Sim, best remembered as Scrooge in one of the many A Christmas Carol versions, shows, makes most of his tottering surgeon who thinks everything can be cured through removing this, that and t'other.  

It's interesting that it is Robinson that comes across as a bit of a stiff, with little hint of any erotic passion for Jennifer.  He is both rather dramatic as Ridgeon and as someone who is just there.  He didn't strike me as particularly strong.

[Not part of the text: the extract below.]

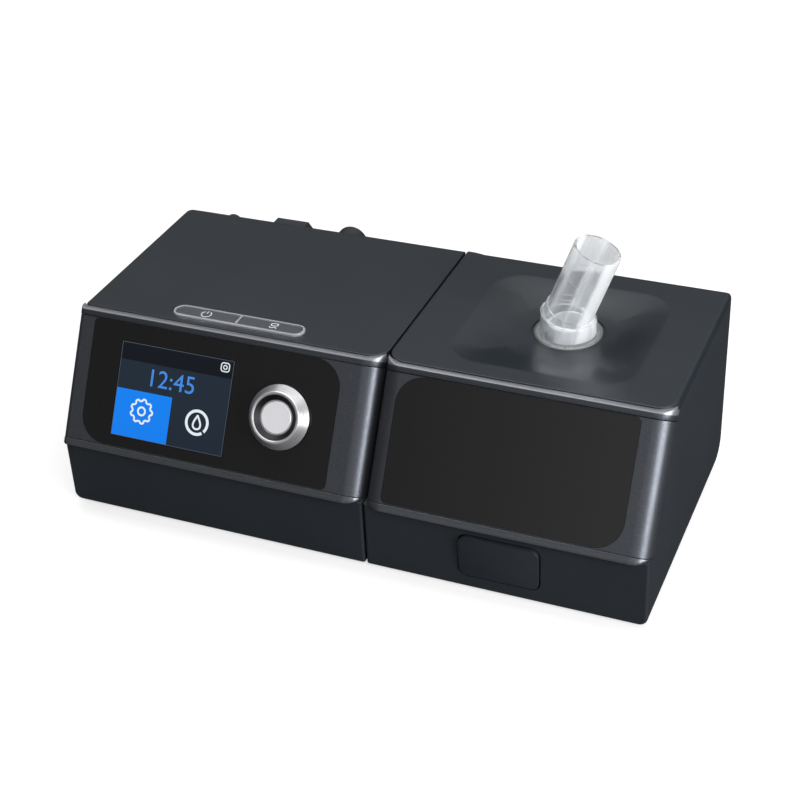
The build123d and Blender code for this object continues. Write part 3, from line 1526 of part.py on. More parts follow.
with BuildPart() as outlet_elbow:
    add(skirt.part)
    add(tube.part)
    add(skirt_room.part, mode=Mode.SUBTRACT)
    with BuildSketch(tube_plane.offset(-5)):
        Circle(elbow_tube_bore)
    extrude(amount=elbow_length + 8, mode=Mode.SUBTRACT)
    with BuildSketch(tube_plane.offset(elbow_step)):
        Circle(elbow_mouth_bore)
    extrude(amount=elbow_length, mode=Mode.SUBTRACT)
save(outlet_elbow, "outlet_elbow")

# Gasket between the air nozzle and the tub
with BuildPart() as inlet_gasket:
    with BuildSketch(Plane.YZ.offset(humidifier_left)):
        with Locations((port_y, port_z)):
            Circle(port_radius + 2)
            Circle(port_radius + air_gap, mode=Mode.SUBTRACT)
    extrude(amount=tub_left - air_gap - humidifier_left)
    with BuildSketch(Plane.YZ.offset(inner_humidifier_left)):
        with Locations((port_y, port_z)):
            Circle(port_radius + 3.5)
            Circle(port_radius + air_gap, mode=Mode.SUBTRACT)
    extrude(amount=1.8)
save(inlet_gasket, "inlet_gasket")

# Heater: a plate with a flange under the bay floor, pushed up by three leaf springs
spring_low = mid_floor_low - heater_flange_drop - spring_rise
with BuildPart() as heater_plate:
    with BuildSketch(Plane.XY.offset(mid_floor_low - heater_flange_drop)):
        with Locations((humidifier_mid, heater_y)):
            Circle(heater_flange_radius)
    extrude(amount=heater_flange)
    with BuildSketch(Plane.XY.offset(mid_floor_low - 0.5)):
        with Locations((humidifier_mid, heater_y)):
            Circle(heater_radius)
    extrude(amount=heater_top - mid_floor_low + 0.5)
    chamfer(heater_plate.faces().sort_by(Axis.Z)[-1].edges(), 0.4)
save(heater_plate, "heater_plate")
with BuildPart() as leaf_spring:
    with BuildSketch(Plane.YZ):
        with BuildLine():
            spring_line = ThreePointArc(
                (-spring_length / 2, 0), (0, spring_rise - spring_thickness), (spring_length / 2, 0)
            )
            offset(spring_line, amount=spring_thickness / 2, side=Side.BOTH)
        make_face()
    extrude(amount=spring_width / 2, both=True)
spring_box = leaf_spring.part.bounding_box()
with BuildPart() as heater_springs:
    with Locations((humidifier_mid, heater_y, spring_low - spring_box.min.Z)):
        with PolarLocations(spring_circle, 3, 90):
            add(leaf_spring.part)
save(heater_springs, "heater_springs")
with BuildPart() as heater_board:
    with BuildSketch(Plane.XY.offset(base_z + 0.5 + board_post_height)):
        with Locations((inner_humidifier_left + heater_board_inset, 0)):
            RectangleRounded(heater_board_width, heater_board_length, board_corner_radius)
    extrude(amount=board_thickness)
    with BuildSketch(Plane.XY.offset(base_z + 0.5 + board_post_height + board_thickness)):
        with Locations((inner_humidifier_left + heater_board_inset, 0)):
            with GridLocations(0, relay_spread, 1, 2):
                Rectangle(relay_length, relay_width)
    extrude(amount=relay_height)
save(heater_board, "heater_board")
with BuildPart() as dock_socket:
    with BuildSketch(Plane.YZ.offset(inner_humidifier_left)):
        with Locations((0, dock_z)):
            RectangleRounded(
                dock_plug_length + 2 * dock_wall, dock_plug_height + 2 * dock_wall, dock_corner_radius
            )
    extrude(amount=dock_socket_depth)
    with BuildSketch(Plane.YZ.offset(inner_humidifier_left)):
        with Locations((0, dock_z)):
            Rectangle(dock_plug_length + 0.6, dock_plug_height + 0.6)
    extrude(amount=dock_plug_reach - wall + 0.4, mode=Mode.SUBTRACT)
save(dock_socket, "dock_socket")

# Latch tab: a wedge in the chin, hinged at its foot, with a hook under the tub
with BuildPart() as latch_tab:
    with BuildSketch(Plane.XZ.offset(-chin_y + latch_proud)) as face:
        with Locations((latch_x, (latch_low + latch_high) / 2)):
            RectangleRounded(latch_width, latch_high - latch_low, latch_corner_radius)
    extrude(amount=-latch_proud - 1.6)
    with BuildSketch(Plane.YZ.offset(latch_x)):
        with BuildLine():
            Polyline(
                (chin_y - latch_proud - 1, latch_high + 1),
                (chin_y - latch_proud, latch_high),
                (chin_y - joint_line, latch_low),
                (chin_y - joint_line, latch_low - 1),
                (chin_y - latch_proud - 1, latch_low - 1),
                close=True,
            )
        make_face()
    extrude(amount=latch_width, both=True, mode=Mode.SUBTRACT)
    # Hinge barrel, arm and hook
    with BuildSketch(Plane.YZ.offset(latch_x)):
        with Locations((latch_pivot_y, latch_pivot_z)):
            Circle(latch_barrel_radius)
        with Locations(((chin_y + 1 + latch_pivot_y) / 2, latch_pivot_z)):
            Rectangle(latch_pivot_y - chin_y - 1, 2 * latch_barrel_radius - 0.4)
    extrude(amount=latch_width / 2 - 1.5, both=True)
    with BuildSketch(Plane.YZ.offset(latch_x)):
        with Locations(((chin_y + 1 + hook_y + hook_thickness) / 2, latch_high - 5.5)):
            Rectangle(hook_y + hook_thickness - chin_y - 1, 4)
        with Locations((hook_y + hook_thickness / 2, (latch_high - 7.5 + tub_floor_z - 1) / 2)):
            Rectangle(hook_thickness, tub_floor_z - 1 - latch_high + 7.5)
    extrude(amount=latch_arm_width / 2, both=True)
    with BuildSketch(Plane.YZ.offset(latch_x)):
        with Locations((latch_pivot_y, latch_pivot_z)):
            Circle(latch_pin_radius + running_fit)
    extrude(amount=latch_width, both=True, mode=Mode.SUBTRACT)
save(latch_tab, "latch_tab")
with BuildPart() as latch_pin:
    with BuildSketch(Plane.YZ.offset(latch_x - latch_width / 2 - latch_ear_width)):
        with Locations((latch_pivot_y, latch_pivot_z)):
            Circle(latch_pin_radius)
    extrude(amount=latch_width + 2 * latch_ear_width)
save(latch_pin, "latch_pin")

# Water drawer: front frame, trim strips and window panel
drawer_front_blank = front_frame(humidifier_left, humidifier_right, drawer_front_radii)
front_posts = [
    (tub_left + 14, -28.0),
    (tub_right - 14, -28.0),
    (tub_left + 14, -52.0),
    (tub_right - 14, -52.0),
]
with BuildPart() as drawer_front:
    add(drawer_front_blank.part)
    with BuildSketch(front_face.offset(-window_thickness)):
        add(drawer_leaf.sketch)
        offset(amount=window_fit)
    extrude(amount=window_thickness + 2, mode=Mode.SUBTRACT)
    with BuildSketch(front_face.offset(-tub_depth)):
        with Locations(*front_posts):
            Circle(front_post_radius)
    extrude(amount=tub_depth - front_wall + 0.5)
save(drawer_front, "drawer_front")
drawer_cover_room = cover_relief(humidifier_left, humidifier_right, drawer_cover_radii)
drawer_chin_room = chin_relief(humidifier_left, humidifier_right)
drawer_trim_top = trim_strip(
    humidifier_left,
    humidifier_right,
    drawer_front_radii,
    -8,
    trim_top_height,
    True,
    body_height,
    drawer_cover_room,
)
save(drawer_trim_top, "drawer_trim_top")
drawer_trim_bottom = trim_strip(
    humidifier_left,
    humidifier_right,
    drawer_front_radii,
    slope_length - trim_bottom_height,
    slope_length + 8,
    False,
    foot_height,
    drawer_chin_room,
)
save(drawer_trim_bottom, "drawer_trim_bottom")
with BuildPart() as drawer_window:
    with BuildSketch(front_face.offset(-window_thickness)):
        add(drawer_leaf.sketch)
    extrude(amount=window_thickness)
save(drawer_window, "drawer_window")


def tub_block(low, high, inset):
    """Block with the tub's sloping front between two heights, smaller by an inset all round."""
    with BuildPart() as block:
        with BuildSketch(Plane.YZ.offset(tub_left + inset)):
            with BuildLine():
                Polyline(
                    (slope_y(low, tub_depth + inset), low),
                    (slope_y(high, tub_depth + inset), high),
                    (tub_back - inset, high),
                    (tub_back - inset, low),
                    close=True,
                )
            make_face()
        extrude(amount=tub_right - tub_left - 2 * inset)
    return block


# Water tub with its flanges, heat plate seat, strike and air inlet
tub_outer = tub_block(tub_floor_z, tub_rim_z, 0)
tub_inner = tub_block(tub_floor_z + tub_wall, tub_rim_z + 1, tub_wall)
flange_front = slope_y(rail_high, tub_depth + 4)
with BuildPart() as water_tub:
    add(tub_outer.part)
    fillet(water_tub.edges().filter_by(Axis.Z).group_by(Axis.Y)[-1], tub_corner_radius)
    with BuildSketch(Plane.XY.offset(rail_high + air_gap)):
        with Locations((humidifier_mid, (flange_front + tub_back - tub_flange_back) / 2)):
            Rectangle(
                tub_right - tub_left + 2 * rail_width - 2 * air_gap,
                tub_back - tub_flange_back - flange_front,
            )
    extrude(amount=tub_flange)
    with BuildSketch(Plane.XY.offset(tub_floor_z - 0.7)):
        with Locations((latch_x, hook_y + hook_thickness + 2)):
            Rectangle(latch_arm_width, 3)
    extrude(amount=1.5)
    add(tub_inner.part, mode=Mode.SUBTRACT)
    with BuildSketch(Plane.XY.offset(tub_floor_z - 1)):
        with Locations((humidifier_mid, heater_y)):
            Circle(plate_seat_radius)
    extrude(amount=heat_plate_low + heat_plate_thickness - tub_floor_z + 1, mode=Mode.SUBTRACT)
    with BuildSketch(Plane.XY.offset(tub_floor_z - 1)):
        with Locations((humidifier_mid, heater_y)):
            Circle(plate_seat_radius - plate_seat_lip)
    extrude(amount=tub_wall + 2, mode=Mode.SUBTRACT)
    with BuildSketch(Plane.YZ.offset(tub_left - 1)):
        with Locations((port_y, port_z)):
            Circle(tub_inlet_radius)
    extrude(amount=tub_wall + 2, mode=Mode.SUBTRACT)
save(water_tub, "water_tub")
with BuildPart() as tub_heat_plate:
    with BuildSketch(Plane.XY.offset(heat_plate_low)):
        with Locations((humidifier_mid, heater_y)):
            Circle(plate_seat_radius)
    extrude(amount=heat_plate_thickness)
save(tub_heat_plate, "tub_heat_plate")

# Tub lid with its plug, and the seal between the plug and the tub
lid_outer = tub_block(tub_rim_z, lid_top, 0)
lid_plug = tub_block(tub_rim_z - lid_plug_depth, tub_rim_z + 0.5, tub_wall + seal_width)
with BuildPart() as tub_lid:
    add(lid_outer.part)
    fillet(tub_lid.edges().filter_by(Axis.Z).group_by(Axis.Y)[-1], tub_corner_radius)
    add(lid_plug.part)
    with BuildSketch(Plane.XY.offset(lid_top - 0.5)):
        with Locations((ring_x, ring_y)):
            Circle(tub_inlet_radius + 4)
    extrude(amount=port_rise + 0.5)
    with BuildSketch(Plane.XY.offset(tub_rim_z - lid_plug_depth - 1)):
        with Locations((ring_x, ring_y)):
            Circle(tub_inlet_radius)
    extrude(amount=lid_thickness + lid_plug_depth + 4, mode=Mode.SUBTRACT)
save(tub_lid, "tub_lid")
seal_outer = tub_block(tub_rim_z - lid_plug_depth + 0.2, tub_rim_z, tub_wall)
seal_inner = tub_block(tub_rim_z - lid_plug_depth - 1, tub_rim_z + 1, tub_wall + seal_width)
with BuildPart() as tub_seal:
    add(seal_outer.part)
    add(seal_inner.part, mode=Mode.SUBTRACT)
save(tub_seal, "tub_seal")
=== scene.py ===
"""Looks of the bilevel pap machine: finishes, fine surfaces, studio and camera.

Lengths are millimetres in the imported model's frame (+X towards the humidifier, -Y towards the user,
+Z up, the floor at zero) and become metres when a mesh is made.
"""

import logging
import math
from dataclasses import dataclass
from enum import Enum
from typing import Any

import bmesh
import bpy
import numpy as np
from mathutils import Matrix, Vector


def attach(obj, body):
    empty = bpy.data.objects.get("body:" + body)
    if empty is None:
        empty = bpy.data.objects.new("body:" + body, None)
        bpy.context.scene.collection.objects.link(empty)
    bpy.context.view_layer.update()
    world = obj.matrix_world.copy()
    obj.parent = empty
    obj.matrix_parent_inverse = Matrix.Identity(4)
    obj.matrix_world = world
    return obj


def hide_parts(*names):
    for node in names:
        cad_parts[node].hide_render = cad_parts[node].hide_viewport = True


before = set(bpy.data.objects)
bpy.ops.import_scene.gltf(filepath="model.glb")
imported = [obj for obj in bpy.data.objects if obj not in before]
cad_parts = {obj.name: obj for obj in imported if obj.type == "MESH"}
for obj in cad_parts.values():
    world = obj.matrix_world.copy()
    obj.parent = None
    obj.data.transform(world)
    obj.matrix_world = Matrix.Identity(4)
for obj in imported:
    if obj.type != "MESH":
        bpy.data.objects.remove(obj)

MM = 0.001
LOG = logging.getLogger("bilevel_pap_machine")
OUTLET = (80.15, 13.6)
ELBOW_BEND_Z = 98.0
ELBOW_TILT = math.radians(20.3)


def linear(code: str) -> tuple[float, float, float, float]:
    """Turns an sRGB hex value into Blender's linear colour.

    Args:
        code: six hex digits, such as "3c4046".

    Returns:
        Red, green, blue and an alpha of 1.
    """
    parts = [int(code[i : i + 2], 16) / 255 for i in (0, 2, 4)]
    red, green, blue = (c / 12.92 if c <= 0.04045 else ((c + 0.055) / 1.055) ** 2.4 for c in parts)
    return red, green, blue, 1.0


def add_node(
    tree: bpy.types.NodeTree, kind: str, links: dict | None = None, **settings: Any
) -> bpy.types.Node:
    """Adds one shader node with its settings, values and links.

    Args:
        tree: node tree that takes the node.
        kind: Blender's name of the node.
        links: value or output socket for each input, by the input's name or place.
        settings: attributes of the node itself.

    Returns:
        The new node.
    """
    node = tree.nodes.new(kind)
    for key, value in settings.items():
        setattr(node, key, value)
    for key, value in (links or {}).items():
        if isinstance(value, bpy.types.NodeSocket):
            tree.links.new(value, node.inputs[key])
        else:
            node.inputs[key].default_value = value
    return node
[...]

It took a while to recognize Dirk Bogarde as the amoral Louis, and to be honest, I don't think he was as good as he could have been as Louis the Loser.  It's almost as if he and Asquith wanted some audience sympathy for the devil when making him totally sleazy save for Jennifer might have done a bit more.  I thought Bogarde a touch theatrical.

Caron too was a touch overly dramatic but I think Jennifer was meant to be slightly overdone, her near-total worship of Louis to where she's blinded to his true nature a major part of her character. Still, Caron did show a strong nature at the end when she coldly rejects Sir Colenso for not having cured her husband.  It shows a tough, unforgiving manner to her, understandable given the circumstances.

The screen adaptation is particularly strong, though at times the film cannot fully escape its theatrical roots.  The movie, however, shows how slowly, steadily, Louis twists the doctors' morality against them, to where what Sir Colenso said earlier in regards to Louis makes some sense.

"It's easier to replace a dead man than a good picture".

Joseph Kosma's score at times is a bit overdramatic, punctuating moments of intensity when they need not be punctuated, and sometimes the sets and costumes are a bit more stage-bound than perhaps would have been good.  It might also have been good to have seen some of the good work Dr. Blenkinsop did and the artwork that so impressed the various doctors.

On the whole, however, The Doctor's Dilemma is not a bad way to spend some time with Shaw.  It is a story that works quite well today, whether it is set in Edwardian England or the present-day, as new technologies and human trials continue leaving doctors and scientists with various ethical questions, some that might even involve the heart.